━━━━━ Data in this exercise ━━━━━
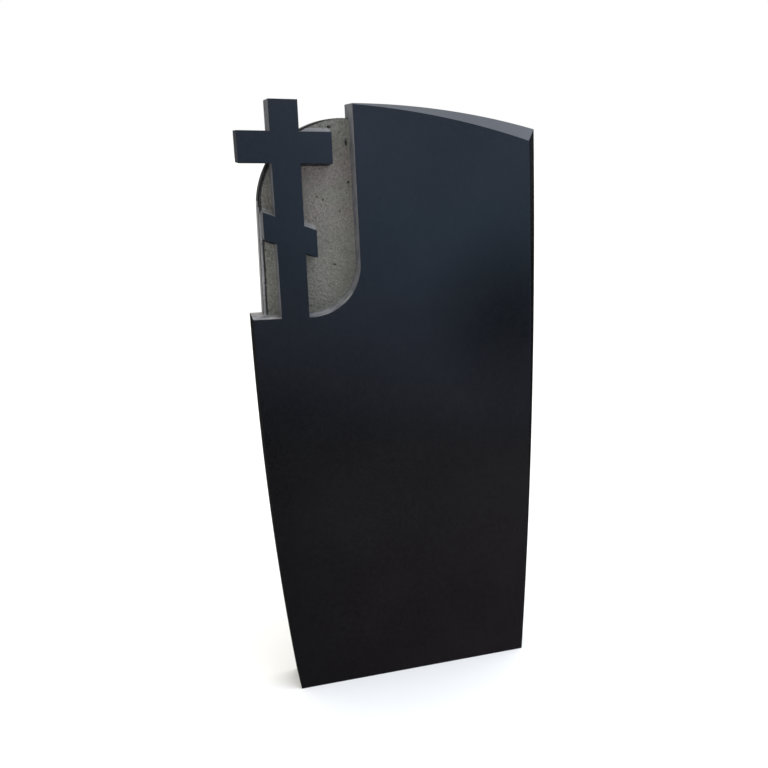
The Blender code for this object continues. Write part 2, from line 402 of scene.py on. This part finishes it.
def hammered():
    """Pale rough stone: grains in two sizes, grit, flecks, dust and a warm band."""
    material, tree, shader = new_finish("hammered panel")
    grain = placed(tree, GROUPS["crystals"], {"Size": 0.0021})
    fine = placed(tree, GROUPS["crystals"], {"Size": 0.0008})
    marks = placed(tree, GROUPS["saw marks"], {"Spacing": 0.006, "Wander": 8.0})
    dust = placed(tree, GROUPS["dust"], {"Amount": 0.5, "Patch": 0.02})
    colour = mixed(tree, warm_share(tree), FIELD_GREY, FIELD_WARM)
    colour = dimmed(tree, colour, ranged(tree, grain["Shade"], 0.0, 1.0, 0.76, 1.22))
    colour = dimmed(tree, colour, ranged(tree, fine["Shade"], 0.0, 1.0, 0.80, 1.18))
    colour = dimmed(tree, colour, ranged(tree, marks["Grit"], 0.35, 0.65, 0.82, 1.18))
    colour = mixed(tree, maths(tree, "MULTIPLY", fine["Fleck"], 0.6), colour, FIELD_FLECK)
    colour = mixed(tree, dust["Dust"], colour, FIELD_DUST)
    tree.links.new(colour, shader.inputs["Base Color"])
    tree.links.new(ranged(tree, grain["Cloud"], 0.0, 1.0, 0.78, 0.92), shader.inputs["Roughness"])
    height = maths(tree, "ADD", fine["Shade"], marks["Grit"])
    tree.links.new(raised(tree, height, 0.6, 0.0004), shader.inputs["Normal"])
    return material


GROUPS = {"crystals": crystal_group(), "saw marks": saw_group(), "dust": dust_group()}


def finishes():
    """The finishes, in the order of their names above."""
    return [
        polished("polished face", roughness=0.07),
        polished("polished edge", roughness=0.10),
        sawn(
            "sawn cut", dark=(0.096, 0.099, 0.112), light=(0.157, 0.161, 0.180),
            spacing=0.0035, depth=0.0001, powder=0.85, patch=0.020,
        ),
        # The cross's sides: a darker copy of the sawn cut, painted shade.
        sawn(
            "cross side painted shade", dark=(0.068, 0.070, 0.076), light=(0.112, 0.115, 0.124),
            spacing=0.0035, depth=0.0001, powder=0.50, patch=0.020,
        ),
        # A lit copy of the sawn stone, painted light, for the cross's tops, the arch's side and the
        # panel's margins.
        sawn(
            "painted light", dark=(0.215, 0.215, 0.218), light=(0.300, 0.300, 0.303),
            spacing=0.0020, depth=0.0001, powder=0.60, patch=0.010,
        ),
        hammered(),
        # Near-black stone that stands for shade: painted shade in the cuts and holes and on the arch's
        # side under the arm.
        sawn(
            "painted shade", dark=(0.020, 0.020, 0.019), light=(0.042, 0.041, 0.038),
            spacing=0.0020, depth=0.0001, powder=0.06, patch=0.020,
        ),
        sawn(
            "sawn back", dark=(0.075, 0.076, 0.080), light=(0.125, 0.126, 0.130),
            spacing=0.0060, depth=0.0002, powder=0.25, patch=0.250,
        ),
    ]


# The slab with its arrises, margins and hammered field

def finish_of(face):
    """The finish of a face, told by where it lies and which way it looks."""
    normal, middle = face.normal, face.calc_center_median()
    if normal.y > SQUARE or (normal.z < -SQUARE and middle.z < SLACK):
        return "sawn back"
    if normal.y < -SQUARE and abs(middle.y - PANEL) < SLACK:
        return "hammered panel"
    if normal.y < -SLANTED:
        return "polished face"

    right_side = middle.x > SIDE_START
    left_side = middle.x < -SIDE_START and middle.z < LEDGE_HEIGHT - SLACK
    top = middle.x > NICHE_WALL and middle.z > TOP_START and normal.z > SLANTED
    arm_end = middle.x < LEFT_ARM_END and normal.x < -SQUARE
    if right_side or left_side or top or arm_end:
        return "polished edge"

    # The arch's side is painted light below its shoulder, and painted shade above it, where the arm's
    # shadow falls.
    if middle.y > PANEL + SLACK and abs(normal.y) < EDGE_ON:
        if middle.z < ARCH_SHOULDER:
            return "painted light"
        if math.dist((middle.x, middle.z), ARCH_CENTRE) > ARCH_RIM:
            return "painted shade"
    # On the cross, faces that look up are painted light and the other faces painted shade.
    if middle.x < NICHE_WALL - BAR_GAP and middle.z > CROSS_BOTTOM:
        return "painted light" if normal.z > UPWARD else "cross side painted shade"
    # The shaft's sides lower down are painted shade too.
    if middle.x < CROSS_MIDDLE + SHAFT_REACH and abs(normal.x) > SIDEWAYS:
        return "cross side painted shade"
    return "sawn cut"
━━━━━
━━━━━ Data in this exercise ━━━━━
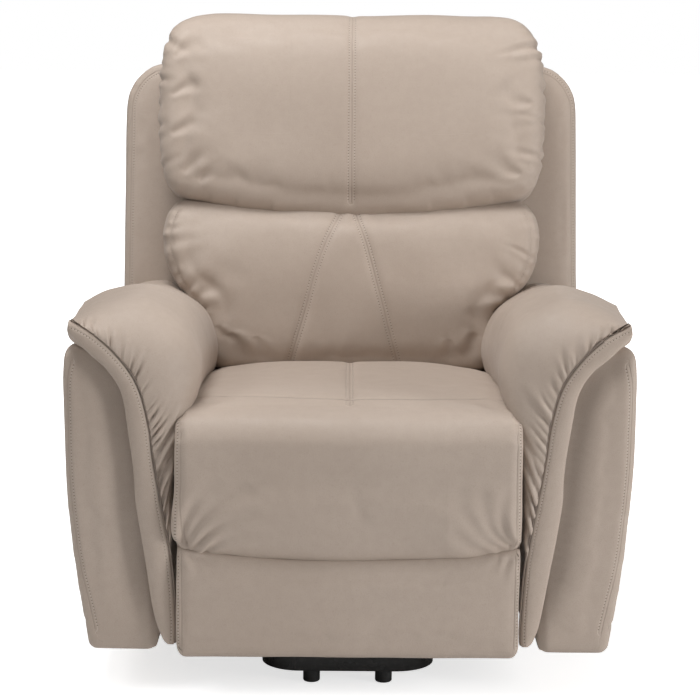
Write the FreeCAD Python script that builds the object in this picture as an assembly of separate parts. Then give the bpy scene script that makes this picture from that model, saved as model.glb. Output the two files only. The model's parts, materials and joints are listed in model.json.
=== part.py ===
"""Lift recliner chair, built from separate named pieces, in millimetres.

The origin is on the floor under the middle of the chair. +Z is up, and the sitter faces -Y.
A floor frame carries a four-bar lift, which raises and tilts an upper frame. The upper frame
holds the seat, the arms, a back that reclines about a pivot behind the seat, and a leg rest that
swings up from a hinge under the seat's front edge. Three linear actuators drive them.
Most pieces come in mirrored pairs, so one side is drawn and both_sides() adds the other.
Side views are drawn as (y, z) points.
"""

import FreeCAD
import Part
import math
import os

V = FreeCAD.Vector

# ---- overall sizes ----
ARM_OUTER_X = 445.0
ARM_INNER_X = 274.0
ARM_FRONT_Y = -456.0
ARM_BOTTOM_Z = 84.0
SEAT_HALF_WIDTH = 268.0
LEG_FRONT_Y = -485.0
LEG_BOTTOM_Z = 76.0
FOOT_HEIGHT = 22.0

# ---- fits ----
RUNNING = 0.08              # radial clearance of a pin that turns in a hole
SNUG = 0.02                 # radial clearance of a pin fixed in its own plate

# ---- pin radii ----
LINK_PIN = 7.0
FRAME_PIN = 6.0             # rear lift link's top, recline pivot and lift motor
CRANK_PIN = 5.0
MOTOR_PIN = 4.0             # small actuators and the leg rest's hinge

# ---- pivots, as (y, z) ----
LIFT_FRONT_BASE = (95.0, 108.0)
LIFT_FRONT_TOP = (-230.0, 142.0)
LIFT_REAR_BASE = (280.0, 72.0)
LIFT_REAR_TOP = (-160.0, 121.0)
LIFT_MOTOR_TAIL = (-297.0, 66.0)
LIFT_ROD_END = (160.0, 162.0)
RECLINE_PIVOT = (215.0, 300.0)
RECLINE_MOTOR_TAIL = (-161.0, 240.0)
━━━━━
━━━━━ Data in this exercise ━━━━━
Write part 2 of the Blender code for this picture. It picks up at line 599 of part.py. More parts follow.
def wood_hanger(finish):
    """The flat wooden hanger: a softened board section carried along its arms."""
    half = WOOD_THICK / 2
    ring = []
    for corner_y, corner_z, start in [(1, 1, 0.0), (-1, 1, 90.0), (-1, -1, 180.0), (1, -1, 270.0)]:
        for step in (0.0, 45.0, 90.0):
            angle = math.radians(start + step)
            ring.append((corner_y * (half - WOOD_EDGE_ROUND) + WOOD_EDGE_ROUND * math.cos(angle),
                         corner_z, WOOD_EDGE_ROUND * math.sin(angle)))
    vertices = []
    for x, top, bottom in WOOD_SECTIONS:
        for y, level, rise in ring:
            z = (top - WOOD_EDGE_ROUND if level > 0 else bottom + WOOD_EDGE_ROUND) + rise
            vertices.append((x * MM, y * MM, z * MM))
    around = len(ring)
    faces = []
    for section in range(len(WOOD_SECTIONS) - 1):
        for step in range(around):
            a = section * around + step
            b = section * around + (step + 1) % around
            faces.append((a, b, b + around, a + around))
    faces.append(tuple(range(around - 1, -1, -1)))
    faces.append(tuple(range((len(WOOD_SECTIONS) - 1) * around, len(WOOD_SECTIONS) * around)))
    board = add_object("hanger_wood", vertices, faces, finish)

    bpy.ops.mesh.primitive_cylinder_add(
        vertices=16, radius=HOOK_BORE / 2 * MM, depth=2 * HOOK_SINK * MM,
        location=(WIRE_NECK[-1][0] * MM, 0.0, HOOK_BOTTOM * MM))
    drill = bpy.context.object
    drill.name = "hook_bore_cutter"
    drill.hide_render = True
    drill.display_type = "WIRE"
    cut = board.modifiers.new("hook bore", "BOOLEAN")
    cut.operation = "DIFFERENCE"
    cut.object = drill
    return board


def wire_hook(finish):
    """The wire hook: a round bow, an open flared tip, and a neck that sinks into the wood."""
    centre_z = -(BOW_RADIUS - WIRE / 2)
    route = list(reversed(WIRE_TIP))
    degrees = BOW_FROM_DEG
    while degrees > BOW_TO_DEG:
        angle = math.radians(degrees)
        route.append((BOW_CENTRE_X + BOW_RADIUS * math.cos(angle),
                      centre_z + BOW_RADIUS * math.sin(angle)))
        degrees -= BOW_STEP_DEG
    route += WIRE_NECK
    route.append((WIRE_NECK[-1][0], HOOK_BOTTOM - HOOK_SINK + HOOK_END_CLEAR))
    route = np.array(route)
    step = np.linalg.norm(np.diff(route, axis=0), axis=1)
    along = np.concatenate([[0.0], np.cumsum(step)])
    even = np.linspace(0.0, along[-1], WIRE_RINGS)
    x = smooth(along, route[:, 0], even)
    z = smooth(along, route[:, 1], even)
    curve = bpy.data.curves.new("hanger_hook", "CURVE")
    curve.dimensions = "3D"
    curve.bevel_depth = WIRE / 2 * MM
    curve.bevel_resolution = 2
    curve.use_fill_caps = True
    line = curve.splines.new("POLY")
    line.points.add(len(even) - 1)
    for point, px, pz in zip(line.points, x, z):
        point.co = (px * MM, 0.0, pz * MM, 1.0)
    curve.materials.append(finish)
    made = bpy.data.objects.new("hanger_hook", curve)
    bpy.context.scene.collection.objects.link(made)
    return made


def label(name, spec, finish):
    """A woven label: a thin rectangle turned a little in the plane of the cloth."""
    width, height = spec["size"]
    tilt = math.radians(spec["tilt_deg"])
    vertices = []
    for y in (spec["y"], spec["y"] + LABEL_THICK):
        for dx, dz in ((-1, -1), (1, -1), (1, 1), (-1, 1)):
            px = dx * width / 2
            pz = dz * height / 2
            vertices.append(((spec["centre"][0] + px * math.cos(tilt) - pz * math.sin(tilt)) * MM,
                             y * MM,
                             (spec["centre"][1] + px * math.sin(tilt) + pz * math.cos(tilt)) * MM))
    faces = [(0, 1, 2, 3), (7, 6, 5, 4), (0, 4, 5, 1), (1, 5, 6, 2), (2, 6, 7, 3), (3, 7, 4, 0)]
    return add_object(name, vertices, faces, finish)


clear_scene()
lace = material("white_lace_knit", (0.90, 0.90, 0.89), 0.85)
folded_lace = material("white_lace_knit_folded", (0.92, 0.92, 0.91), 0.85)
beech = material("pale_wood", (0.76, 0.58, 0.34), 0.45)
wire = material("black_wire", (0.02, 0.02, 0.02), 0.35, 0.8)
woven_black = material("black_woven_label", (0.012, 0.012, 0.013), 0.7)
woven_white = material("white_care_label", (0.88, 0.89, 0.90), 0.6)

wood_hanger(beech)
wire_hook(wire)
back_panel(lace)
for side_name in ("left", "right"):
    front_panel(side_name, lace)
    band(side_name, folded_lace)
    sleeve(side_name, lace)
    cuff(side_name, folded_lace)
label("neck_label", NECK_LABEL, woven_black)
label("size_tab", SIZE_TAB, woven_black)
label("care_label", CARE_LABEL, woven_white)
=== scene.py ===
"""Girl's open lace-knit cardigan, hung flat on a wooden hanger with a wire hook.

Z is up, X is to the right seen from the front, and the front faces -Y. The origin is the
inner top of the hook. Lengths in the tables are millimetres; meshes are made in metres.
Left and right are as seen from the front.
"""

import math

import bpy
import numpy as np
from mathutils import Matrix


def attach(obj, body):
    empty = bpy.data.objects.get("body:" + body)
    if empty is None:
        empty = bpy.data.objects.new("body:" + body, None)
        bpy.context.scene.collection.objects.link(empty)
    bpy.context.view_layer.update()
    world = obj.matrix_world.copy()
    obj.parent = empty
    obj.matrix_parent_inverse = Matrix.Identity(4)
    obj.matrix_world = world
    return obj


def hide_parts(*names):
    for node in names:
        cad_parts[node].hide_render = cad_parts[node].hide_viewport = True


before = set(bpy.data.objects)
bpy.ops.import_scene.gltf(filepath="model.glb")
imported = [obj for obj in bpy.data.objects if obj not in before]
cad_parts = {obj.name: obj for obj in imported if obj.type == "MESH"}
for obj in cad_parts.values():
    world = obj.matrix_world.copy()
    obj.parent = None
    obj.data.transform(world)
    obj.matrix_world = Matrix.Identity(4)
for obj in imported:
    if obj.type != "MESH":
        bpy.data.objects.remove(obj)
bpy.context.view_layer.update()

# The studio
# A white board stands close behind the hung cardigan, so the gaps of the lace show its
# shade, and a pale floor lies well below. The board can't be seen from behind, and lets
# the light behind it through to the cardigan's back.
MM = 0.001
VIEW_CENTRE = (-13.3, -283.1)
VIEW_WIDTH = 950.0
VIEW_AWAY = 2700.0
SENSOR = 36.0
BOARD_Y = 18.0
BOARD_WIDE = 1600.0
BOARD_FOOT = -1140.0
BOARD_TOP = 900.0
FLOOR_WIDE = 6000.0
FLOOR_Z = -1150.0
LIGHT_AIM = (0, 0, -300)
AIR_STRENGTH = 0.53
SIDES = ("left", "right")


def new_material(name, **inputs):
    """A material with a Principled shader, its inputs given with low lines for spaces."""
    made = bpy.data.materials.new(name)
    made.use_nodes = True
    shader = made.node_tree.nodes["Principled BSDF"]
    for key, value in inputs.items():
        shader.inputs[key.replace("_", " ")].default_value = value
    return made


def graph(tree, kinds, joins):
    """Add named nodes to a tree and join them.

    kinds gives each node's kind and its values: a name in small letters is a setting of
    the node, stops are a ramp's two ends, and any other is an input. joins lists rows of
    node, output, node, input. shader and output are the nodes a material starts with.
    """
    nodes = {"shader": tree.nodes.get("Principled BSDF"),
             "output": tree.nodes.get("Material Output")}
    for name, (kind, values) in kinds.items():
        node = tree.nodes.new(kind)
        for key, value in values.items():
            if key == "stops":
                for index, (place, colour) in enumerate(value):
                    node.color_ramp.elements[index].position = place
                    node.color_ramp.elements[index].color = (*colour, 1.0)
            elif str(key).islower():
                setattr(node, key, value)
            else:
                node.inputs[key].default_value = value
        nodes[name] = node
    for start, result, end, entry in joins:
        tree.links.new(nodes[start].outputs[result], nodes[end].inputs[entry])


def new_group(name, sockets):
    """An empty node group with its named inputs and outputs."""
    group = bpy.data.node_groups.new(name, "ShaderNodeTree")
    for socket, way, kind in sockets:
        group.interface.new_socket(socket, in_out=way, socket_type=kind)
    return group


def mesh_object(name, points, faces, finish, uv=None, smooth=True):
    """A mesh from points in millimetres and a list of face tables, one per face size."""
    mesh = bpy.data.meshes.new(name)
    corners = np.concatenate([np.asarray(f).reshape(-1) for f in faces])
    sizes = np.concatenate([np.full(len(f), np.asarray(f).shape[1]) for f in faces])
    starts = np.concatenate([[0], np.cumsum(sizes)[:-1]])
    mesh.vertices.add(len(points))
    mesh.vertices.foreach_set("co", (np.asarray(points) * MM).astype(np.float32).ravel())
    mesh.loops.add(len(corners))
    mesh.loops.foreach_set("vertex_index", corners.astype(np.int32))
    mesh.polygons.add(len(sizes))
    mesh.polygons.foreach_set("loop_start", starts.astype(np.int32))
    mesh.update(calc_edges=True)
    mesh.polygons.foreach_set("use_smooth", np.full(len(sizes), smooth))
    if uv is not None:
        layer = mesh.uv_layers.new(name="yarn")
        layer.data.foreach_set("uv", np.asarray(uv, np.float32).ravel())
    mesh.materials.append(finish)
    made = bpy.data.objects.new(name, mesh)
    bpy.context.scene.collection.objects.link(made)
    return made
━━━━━
▶ _To do_: Retype exactly the lines above, from the one with "wood_hanger(beech)" through the one with "cad_parts[node].hide_render = cad_parts[node].hide_viewport", inclusive.

▶ _Task answer_:
wood_hanger(beech)
wire_hook(wire)
back_panel(lace)
for side_name in ("left", "right"):
    front_panel(side_name, lace)
    band(side_name, folded_lace)
    sleeve(side_name, lace)
    cuff(side_name, folded_lace)
label("neck_label", NECK_LABEL, woven_black)
label("size_tab", SIZE_TAB, woven_black)
label("care_label", CARE_LABEL, woven_white)
=== scene.py ===
"""Girl's open lace-knit cardigan, hung flat on a wooden hanger with a wire hook.

Z is up, X is to the right seen from the front, and the front faces -Y. The origin is the
inner top of the hook. Lengths in the tables are millimetres; meshes are made in metres.
Left and right are as seen from the front.
"""

import math

import bpy
import numpy as np
from mathutils import Matrix


def attach(obj, body):
    empty = bpy.data.objects.get("body:" + body)
    if empty is None:
        empty = bpy.data.objects.new("body:" + body, None)
        bpy.context.scene.collection.objects.link(empty)
    bpy.context.view_layer.update()
    world = obj.matrix_world.copy()
    obj.parent = empty
    obj.matrix_parent_inverse = Matrix.Identity(4)
    obj.matrix_world = world
    return obj


def hide_parts(*names):
    for node in names:
        cad_parts[node].hide_render = cad_parts[node].hide_viewport = True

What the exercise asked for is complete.